In other words, the determining factor is whether the allegations, if severed and put into two separate compartments can be sustained as an entity. If the answer is positive, then proof of one is not dependent on the other but side by side. The crucial determinant factor certainly is dependent on the pleadings of the parties”.
On the severance concept, the key point is simply that pleadings are to be ‘severed’ into two places- the ones with criminal imputations on the one hand and the ones without, on the other. The ones with criminal imputations will require the proof beyond reasonable doubt standard to succeed while the ones without, will be resolved on the balance of probabilities upon preponderance of evidence. If upon severance, a civil claim still rests solely upon the pleadings containing criminal imputations, the standard will be proof beyond reasonable doubt, failing which the claim also fails.
Severance seems useful only where there are other pleadings devoid of criminal imputations and which have the suit’s main justiciable claims attached to them. To therefore argue, that the concept of severance of pleadings has cured whatever injustice the proof beyond reasonable doubt doctrine introduced into Election petitions, would be another fatal misconception.
Given the dire need for true democracy in Nigeria, it is difficult to contemplate how election petitions often get bugged by such statutory incoherence and illogicality. It is however hoped that the legislature, and thereafter; my Lords at the Supreme Court, may be persuaded to reverse the decades-old trend, of requiring proof beyond reasonable doubt to establish allegations of crime made in civil proceedings, especially election petitions- at the earliest opportunity.
At the very least, it is humbly proposed that another standard of proof be creatively invented to deal with criminal allegations made in civil proceedings, especially Election Petitions.

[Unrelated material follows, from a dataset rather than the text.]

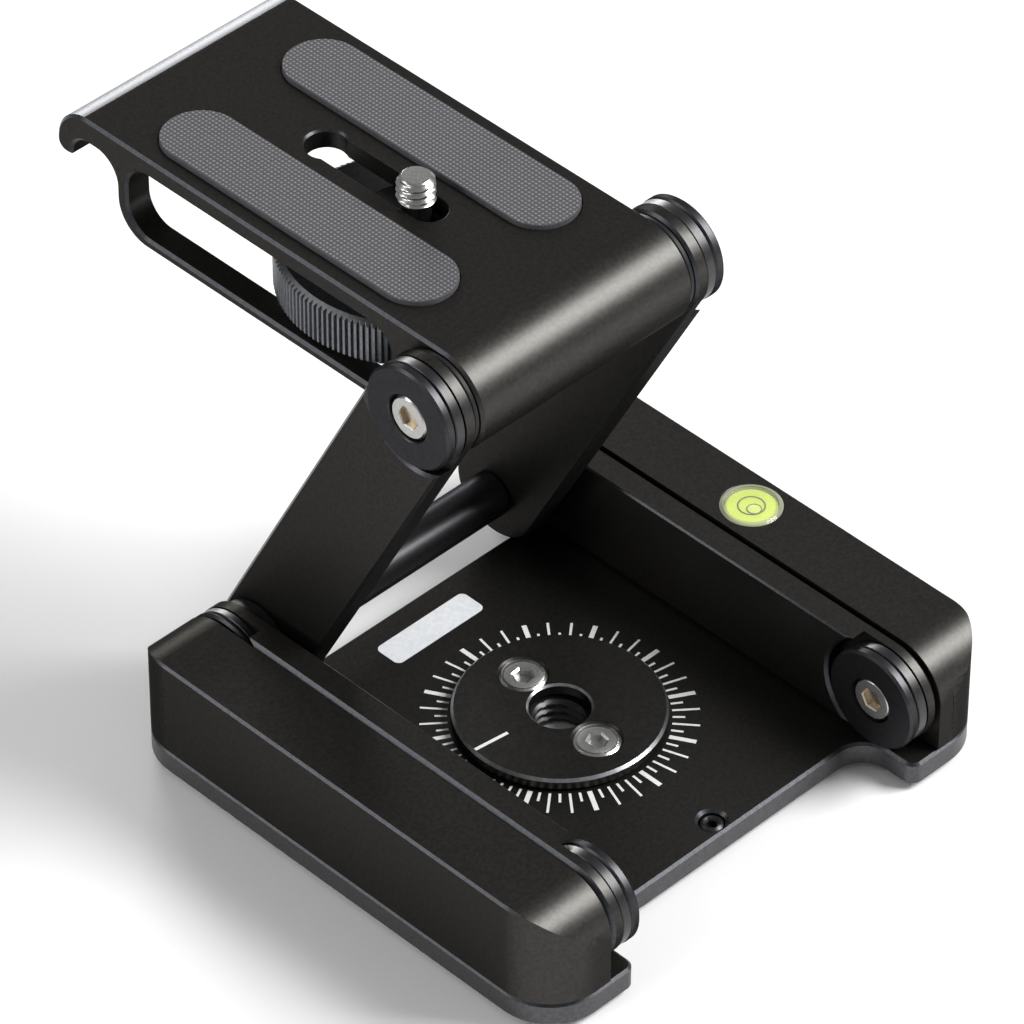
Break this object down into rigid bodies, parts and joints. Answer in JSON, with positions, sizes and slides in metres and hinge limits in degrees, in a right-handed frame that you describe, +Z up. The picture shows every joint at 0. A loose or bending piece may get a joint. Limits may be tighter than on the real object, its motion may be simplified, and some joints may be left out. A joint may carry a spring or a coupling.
{
  "type": "flexible camera tilt head",
  "caption": "Folding black aluminium camera tilt head with friction-hinged arms, a turning pan disc, a bubble level and a padded camera plate with a knurled clamp wheel.",
  "frame": {"origin": "centre of the bounding box's bottom face; z = 0 is the underside of the pan platter, which stands on the tripod", "axes": "+X along the hinge pins towards the bubble level, +Y from the open front of the base to the rear, +Z up out of the camera plate"},
  "size_m": [0.1, 0.1374, 0.0971],
  "materials": {
    "black_alloy": "satin black anodised",
    "black_disc": "satin black anodised",
    "dark_steel": "blackened steel",
    "bright_steel": "turned stainless steel",
    "bronze": "turned bronze",
    "slip_polymer": "low-friction polymer",
    "pad_rubber": "fine woven grip",
    "clear_acrylic": "clear polished",
    "level_fluid": "bright yellow-green"
  },
  "bodies": {
    "pan": {"pan_platter": "black_alloy", "pan_slip_ring": "slip_polymer", "pan_disc": "black_disc", "pan_screw_front": "bright_steel", "pan_screw_rear": "bright_steel", "tripod_bush": "dark_steel"},
    "base": {"base_plate": "black_alloy", "pan_brake_screw": "dark_steel", "side_block_left": "black_alloy", "side_block_right": "black_alloy", "block_screw_front_left": "dark_steel", "block_screw_front_right": "dark_steel", "block_screw_rear_left": "dark_steel", "block_screw_rear_right": "dark_steel", "vial_cup": "clear_acrylic", "vial_fluid": "level_fluid", "vial_lens": "clear_acrylic", "lower_hinge_friction_plate_left": "dark_steel", "lower_hinge_friction_plate_right": "dark_steel", "lower_hinge_cap_left": "black_disc", "lower_hinge_cap_right": "black_disc", "lower_hinge_screw_left": "bright_steel", "lower_hinge_screw_right": "bright_steel"},
    "lower_arms": {"lower_arm_left": "black_alloy", "lower_arm_right": "black_alloy", "lower_hinge_bush_left": "bronze", "lower_hinge_bush_right": "bronze", "middle_hinge_bush_left": "bronze", "middle_hinge_bush_right": "bronze"},
    "upper_frame": {"upper_arm_left": "black_alloy", "upper_arm_right": "black_alloy", "cross_tube": "black_alloy", "upper_hinge_bush_left": "bronze", "upper_hinge_bush_right": "bronze", "middle_hinge_friction_plate_left": "dark_steel", "middle_hinge_friction_plate_right": "dark_steel", "middle_hinge_cap_left": "black_disc", "middle_hinge_cap_right": "black_disc", "middle_hinge_screw_left": "bright_steel", "middle_hinge_screw_right": "bright_steel", "middle_hinge_washer_left": "slip_polymer", "middle_hinge_washer_right": "slip_polymer"},
    "top_plate": {"camera_plate": "black_alloy", "pad_left": "pad_rubber", "pad_right": "pad_rubber", "upper_hinge_friction_plate_left": "dark_steel", "upper_hinge_friction_plate_right": "dark_steel", "upper_hinge_cap_left": "black_disc", "upper_hinge_cap_right": "black_disc", "upper_hinge_screw_left": "bright_steel", "upper_hinge_screw_right": "bright_steel", "upper_hinge_liner_left": "slip_polymer", "upper_hinge_liner_right": "slip_polymer"},
    "carriage": {"slide_washer": "slip_polymer"},
    "camera_clamp": {"camera_screw": "bright_steel", "screw_flange": "bright_steel", "knurled_wheel": "black_disc", "wheel_clip": "bright_steel"}
  },
  "joints": [
    {"name": "pan_swivel", "type": "hinge", "parent": "pan", "child": "base", "pos_m": [0, -0.02093, 0], "axis": [0, 0, 1], "continuous": true},
    {"name": "lower_hinge", "type": "hinge", "parent": "base", "child": "lower_arms", "pos_m": [0, -0.05973, 0.0146], "axis": [1, 0, 0], "range_deg": [0, 120]},
    {"name": "middle_hinge", "type": "hinge", "parent": "lower_arms", "child": "upper_frame", "pos_m": [0, 0.01787, 0.0146], "axis": [1, 0, 0], "range_deg": [-115, 61.5]},
    {"name": "upper_hinge", "type": "hinge", "parent": "upper_frame", "child": "top_plate", "pos_m": [0, -0.01757, 0.08296], "axis": [-1, 0, 0], "range_deg": [-118, 61.5]},
    {"name": "screw_slide", "type": "slide", "parent": "top_plate", "child": "carriage", "axis": [0, 1, 0], "range_m": [0, 0.02]},
    {"name": "wheel_spin", "type": "hinge", "parent": "carriage", "child": "camera_clamp", "pos_m": [0, 0.01103, 0.08296], "axis": [0, 0, 1], "continuous": true}
  ]
}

Or crimes could be delineated and varying standards of proof made applicable, to varying degrees of criminal allegations, according to the gravity of whatever is alleged.
But pending whatever new standards that may eventually evolve, the proof beyond reasonable doubt requirement, within civil proceedings (especially election petitions), must continually be described and derided for what it is- an unfortunate statutory and jurisprudential misconception, a clog in the democratic wheel.
Moving forward, the legislature may consider enacting another phrase, such as ‘highly probable’, to become statutorily sufficient to determine the proof or otherwise of so-called criminal allegations made in election petitions.